::: MATERIAL
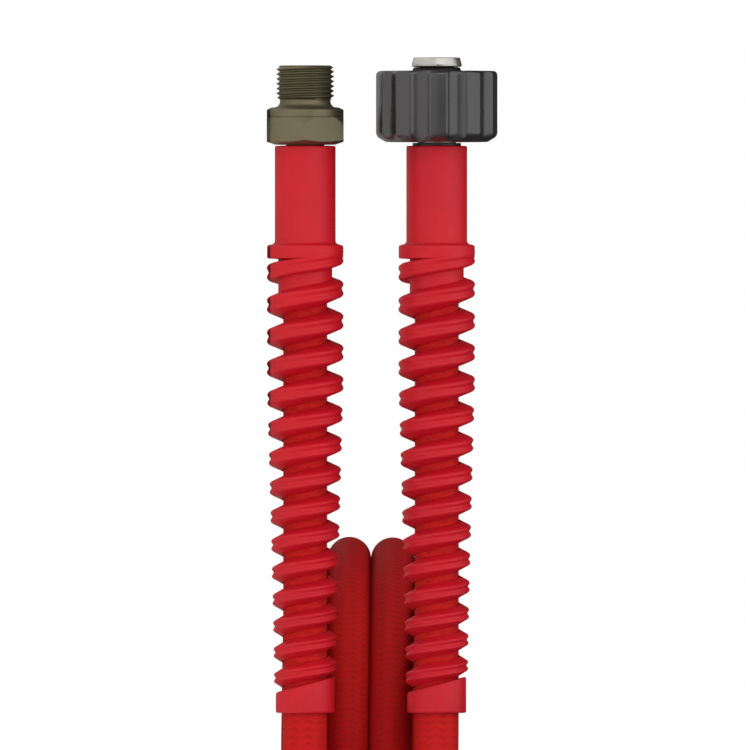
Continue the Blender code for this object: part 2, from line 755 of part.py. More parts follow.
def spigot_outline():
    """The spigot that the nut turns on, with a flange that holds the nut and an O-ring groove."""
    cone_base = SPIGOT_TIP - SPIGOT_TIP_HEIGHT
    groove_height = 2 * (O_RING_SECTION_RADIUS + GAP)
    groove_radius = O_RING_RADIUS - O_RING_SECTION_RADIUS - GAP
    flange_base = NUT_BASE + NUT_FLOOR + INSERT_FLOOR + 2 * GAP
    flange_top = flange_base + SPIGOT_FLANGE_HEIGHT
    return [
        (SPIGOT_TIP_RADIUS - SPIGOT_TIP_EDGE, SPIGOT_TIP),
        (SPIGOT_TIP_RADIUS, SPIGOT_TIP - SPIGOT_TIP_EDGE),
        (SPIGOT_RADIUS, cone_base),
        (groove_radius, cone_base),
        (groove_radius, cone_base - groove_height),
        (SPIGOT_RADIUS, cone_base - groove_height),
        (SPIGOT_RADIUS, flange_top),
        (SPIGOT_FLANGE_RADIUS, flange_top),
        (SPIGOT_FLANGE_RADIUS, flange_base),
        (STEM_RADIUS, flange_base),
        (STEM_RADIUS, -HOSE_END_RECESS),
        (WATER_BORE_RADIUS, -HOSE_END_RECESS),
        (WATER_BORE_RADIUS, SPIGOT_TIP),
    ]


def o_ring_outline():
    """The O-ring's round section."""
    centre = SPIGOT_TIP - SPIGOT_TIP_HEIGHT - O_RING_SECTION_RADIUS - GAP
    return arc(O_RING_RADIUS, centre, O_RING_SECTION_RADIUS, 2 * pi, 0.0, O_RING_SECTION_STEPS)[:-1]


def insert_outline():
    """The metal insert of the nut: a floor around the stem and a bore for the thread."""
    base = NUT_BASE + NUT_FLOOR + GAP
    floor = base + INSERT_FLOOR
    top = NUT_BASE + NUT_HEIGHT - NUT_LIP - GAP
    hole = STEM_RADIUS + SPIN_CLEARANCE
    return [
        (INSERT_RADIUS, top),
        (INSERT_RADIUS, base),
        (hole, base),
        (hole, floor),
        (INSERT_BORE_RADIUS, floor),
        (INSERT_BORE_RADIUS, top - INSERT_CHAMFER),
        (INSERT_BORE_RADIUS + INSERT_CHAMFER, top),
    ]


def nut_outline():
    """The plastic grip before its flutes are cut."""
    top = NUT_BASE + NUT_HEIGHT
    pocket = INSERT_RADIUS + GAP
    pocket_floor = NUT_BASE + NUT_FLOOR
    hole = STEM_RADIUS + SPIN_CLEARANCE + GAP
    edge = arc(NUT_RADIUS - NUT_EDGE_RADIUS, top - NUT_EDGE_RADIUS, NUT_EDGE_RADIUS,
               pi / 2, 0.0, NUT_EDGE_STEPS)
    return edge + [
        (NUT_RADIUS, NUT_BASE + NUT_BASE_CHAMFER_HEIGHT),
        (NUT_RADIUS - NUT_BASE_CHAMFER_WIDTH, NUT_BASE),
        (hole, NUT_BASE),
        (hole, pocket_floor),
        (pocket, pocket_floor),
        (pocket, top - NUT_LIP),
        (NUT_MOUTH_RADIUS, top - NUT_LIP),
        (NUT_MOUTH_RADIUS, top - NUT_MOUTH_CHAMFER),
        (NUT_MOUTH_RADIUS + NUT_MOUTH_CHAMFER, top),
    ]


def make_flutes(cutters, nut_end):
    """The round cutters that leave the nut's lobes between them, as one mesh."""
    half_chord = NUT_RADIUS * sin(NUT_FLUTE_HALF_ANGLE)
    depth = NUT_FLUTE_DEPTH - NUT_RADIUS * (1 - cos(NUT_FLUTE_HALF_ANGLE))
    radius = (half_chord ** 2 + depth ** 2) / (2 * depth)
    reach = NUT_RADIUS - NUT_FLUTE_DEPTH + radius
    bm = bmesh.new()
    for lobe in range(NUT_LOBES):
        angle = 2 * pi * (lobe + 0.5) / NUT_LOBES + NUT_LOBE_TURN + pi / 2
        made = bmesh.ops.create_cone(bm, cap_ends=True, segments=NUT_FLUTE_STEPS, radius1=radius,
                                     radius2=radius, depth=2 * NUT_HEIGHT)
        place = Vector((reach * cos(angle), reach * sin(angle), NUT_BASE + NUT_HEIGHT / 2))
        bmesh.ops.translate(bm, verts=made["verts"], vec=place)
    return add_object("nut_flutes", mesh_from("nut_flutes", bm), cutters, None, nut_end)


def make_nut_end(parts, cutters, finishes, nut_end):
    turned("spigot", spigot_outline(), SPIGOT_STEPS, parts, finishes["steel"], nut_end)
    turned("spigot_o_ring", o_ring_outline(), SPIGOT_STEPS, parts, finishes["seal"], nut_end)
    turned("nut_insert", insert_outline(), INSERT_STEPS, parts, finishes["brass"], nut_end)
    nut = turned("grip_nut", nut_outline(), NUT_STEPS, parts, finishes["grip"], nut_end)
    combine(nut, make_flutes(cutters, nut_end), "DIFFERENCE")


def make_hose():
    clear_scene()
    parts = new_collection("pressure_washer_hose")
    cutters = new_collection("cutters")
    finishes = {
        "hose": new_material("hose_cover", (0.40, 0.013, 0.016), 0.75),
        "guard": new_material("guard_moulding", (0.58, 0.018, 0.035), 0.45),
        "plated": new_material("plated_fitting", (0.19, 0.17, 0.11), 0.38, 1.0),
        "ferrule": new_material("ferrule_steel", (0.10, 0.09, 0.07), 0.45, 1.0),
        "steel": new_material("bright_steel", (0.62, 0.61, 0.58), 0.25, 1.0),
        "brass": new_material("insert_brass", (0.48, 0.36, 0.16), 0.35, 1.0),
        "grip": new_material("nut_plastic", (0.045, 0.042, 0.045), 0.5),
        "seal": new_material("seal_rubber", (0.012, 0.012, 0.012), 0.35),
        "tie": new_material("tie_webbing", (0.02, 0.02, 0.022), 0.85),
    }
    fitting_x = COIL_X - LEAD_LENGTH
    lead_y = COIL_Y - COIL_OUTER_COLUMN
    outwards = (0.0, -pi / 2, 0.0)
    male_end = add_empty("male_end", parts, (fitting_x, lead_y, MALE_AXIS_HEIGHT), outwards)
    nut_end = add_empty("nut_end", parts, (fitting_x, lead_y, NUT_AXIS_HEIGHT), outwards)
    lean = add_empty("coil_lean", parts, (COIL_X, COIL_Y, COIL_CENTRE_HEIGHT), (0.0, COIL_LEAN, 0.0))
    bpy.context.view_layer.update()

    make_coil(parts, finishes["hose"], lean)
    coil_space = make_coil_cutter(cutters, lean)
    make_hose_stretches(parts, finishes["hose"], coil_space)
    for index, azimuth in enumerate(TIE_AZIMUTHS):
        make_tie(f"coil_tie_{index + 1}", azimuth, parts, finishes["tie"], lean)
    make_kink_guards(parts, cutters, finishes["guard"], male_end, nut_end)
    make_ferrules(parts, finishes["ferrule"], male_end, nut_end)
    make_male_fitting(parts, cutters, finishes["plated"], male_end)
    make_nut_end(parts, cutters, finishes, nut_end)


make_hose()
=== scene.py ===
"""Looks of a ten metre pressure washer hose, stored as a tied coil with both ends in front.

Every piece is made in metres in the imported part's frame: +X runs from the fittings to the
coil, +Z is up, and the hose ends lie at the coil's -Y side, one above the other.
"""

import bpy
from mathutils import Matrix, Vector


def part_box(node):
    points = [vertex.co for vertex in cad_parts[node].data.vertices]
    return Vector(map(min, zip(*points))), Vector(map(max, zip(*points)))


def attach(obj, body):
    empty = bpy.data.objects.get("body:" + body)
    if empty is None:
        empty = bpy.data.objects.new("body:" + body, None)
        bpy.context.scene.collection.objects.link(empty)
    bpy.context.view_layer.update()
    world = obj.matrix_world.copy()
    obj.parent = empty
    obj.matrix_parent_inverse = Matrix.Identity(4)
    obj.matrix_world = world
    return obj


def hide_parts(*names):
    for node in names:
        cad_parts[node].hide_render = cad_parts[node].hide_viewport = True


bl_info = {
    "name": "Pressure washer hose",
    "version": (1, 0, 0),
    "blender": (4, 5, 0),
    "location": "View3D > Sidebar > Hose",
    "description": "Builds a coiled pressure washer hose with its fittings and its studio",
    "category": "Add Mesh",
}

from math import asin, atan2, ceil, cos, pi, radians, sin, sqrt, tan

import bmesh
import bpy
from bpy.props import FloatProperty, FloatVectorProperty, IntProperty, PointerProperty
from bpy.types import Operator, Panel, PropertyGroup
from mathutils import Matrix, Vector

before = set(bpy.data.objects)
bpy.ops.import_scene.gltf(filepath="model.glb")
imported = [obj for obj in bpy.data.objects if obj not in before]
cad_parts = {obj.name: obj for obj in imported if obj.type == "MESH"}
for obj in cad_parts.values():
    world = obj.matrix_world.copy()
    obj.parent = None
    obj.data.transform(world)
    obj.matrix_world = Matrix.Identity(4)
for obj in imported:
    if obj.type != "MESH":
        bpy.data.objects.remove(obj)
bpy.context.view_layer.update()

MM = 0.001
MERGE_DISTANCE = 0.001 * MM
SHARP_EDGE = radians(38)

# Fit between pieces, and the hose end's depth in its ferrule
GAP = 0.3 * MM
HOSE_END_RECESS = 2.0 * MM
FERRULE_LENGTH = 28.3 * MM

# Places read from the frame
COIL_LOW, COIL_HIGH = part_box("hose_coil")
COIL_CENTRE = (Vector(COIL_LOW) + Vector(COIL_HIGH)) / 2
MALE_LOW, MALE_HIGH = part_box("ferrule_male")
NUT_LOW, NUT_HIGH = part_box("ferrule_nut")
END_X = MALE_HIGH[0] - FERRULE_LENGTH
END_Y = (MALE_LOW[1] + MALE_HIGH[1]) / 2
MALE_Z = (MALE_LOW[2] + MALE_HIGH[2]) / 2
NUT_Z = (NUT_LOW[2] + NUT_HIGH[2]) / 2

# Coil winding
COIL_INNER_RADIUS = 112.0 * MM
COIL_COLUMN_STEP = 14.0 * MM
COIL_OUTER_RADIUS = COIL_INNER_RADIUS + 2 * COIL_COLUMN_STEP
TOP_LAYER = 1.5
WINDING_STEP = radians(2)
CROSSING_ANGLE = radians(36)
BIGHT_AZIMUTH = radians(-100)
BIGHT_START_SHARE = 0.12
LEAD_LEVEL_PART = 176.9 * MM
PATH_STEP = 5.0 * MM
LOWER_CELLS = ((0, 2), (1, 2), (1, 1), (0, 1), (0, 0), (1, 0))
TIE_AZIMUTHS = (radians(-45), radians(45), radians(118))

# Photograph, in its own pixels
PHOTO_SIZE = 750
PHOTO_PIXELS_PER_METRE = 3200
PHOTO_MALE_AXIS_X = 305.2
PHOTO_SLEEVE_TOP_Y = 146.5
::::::
STATED GOAL: Nothing but the lines from the one with "for index, azimuth" through the one with "zip(*points))), Vector(map(max, zip(*points)))" should be repeated, and each exactly.

OUTPUT:
    for index, azimuth in enumerate(TIE_AZIMUTHS):
        make_tie(f"coil_tie_{index + 1}", azimuth, parts, finishes["tie"], lean)
    make_kink_guards(parts, cutters, finishes["guard"], male_end, nut_end)
    make_ferrules(parts, finishes["ferrule"], male_end, nut_end)
    make_male_fitting(parts, cutters, finishes["plated"], male_end)
    make_nut_end(parts, cutters, finishes, nut_end)


make_hose()
=== scene.py ===
"""Looks of a ten metre pressure washer hose, stored as a tied coil with both ends in front.

Every piece is made in metres in the imported part's frame: +X runs from the fittings to the
coil, +Z is up, and the hose ends lie at the coil's -Y side, one above the other.
"""

import bpy
from mathutils import Matrix, Vector


def part_box(node):
    points = [vertex.co for vertex in cad_parts[node].data.vertices]
    return Vector(map(min, zip(*points))), Vector(map(max, zip(*points)))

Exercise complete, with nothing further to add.